Perché preferisce parlare di ‘miracoli’ e non di ‘magia’?
“Il miracolo è quello che ti aspetti sempre e allo stesso tempo è tutto quello che ci circonda. Insomma, tutto il nostro mondo è un miracolo”.
Cosa rappresenta per lei l’Italia?
“Uno dei Paesi più sorprendenti, magici ed amati al mondo, bellissimo in tutte le sue manifestazioni. È davvero complicato esprimere questo amore. Da noi ci sono sempre grandi lotte per chi deve partecipare al tour italiano”.
Quando è nato lo spettacolo?
“Sono stato per alcuni anni il direttore di un teatro da me fondato, ma nel momento in cui ho deciso di lasciare quel ruolo per occuparmi del mio clown, del mio personaggio, sono riuscito ad andare oltre. Lui doveva essere l’eroe principale, serviva uno spettacolo in cui creare il mondo di quel clown, mentre prima il mio tempo era assorbito totalmente a risolvere ogni problema della compagnia. Il mondo del mio spettacolo ha poi cominciato a crescere, con al centro il mio personaggio. Così sono apparsi nuovi abitanti, nuove collisioni e nuovi soggetti”.
C’è un momento che preferisce?
“No, amo ogni istante, perché è la mia creatura, il mio bimbo. E piace perché si rivolge ai sentimenti più chiari e semplici di ognuno di noi: l’amore, l’offesa, l’amicizia e la solitudine. Chi ha provato queste emozioni, ovvero tutti quanti, le riesce a leggere nello spettacolo. Una rappresentazione viva, dove molto nasce nel qui e nell’ora, in cui tanto spazio viene occupato dalle improvvisazioni”.
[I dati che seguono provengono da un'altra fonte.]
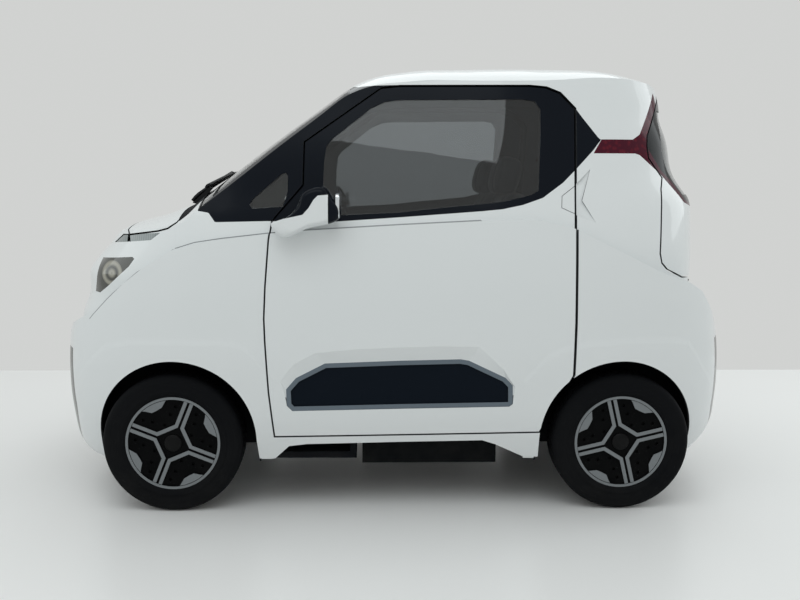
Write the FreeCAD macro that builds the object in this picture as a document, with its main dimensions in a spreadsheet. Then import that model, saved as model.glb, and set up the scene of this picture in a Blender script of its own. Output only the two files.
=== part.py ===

Ma da dove nasce l’esigenza di far evolvere la figura del clown?
“La clownerie del circo che ho visto nelle scuole, salvo poche eccezioni, non mi è mai piaciuta molto. Da qui la voglia di far rinascere, oltre ai trucchi, le tecniche e i costumi che utilizzavano i vecchi clown, ma anche lo spirito che permeava quei circhi”.
Il suo si può chiamare ‘teatro totale’?
“Pura questione di terminologia, io la chiamerei più una torta a strati che diverte grandi e piccini, esperti e meno esperti”.
Infine, la neve quale elemento fondamentale per lei. Come mai?
“È un elemento stupendo e altrettanto pericoloso, di fronte al quale l’uomo è impotente. Quando ero bambino e mia mamma usciva in inverno per recarsi a lavorare, avevo sempre paura che, per colpa dei cumuli di neve, non sarebbe potuta tornare. Però, con lei, nella neve e con la neve, amavamo giocare insieme ed era fantastico”.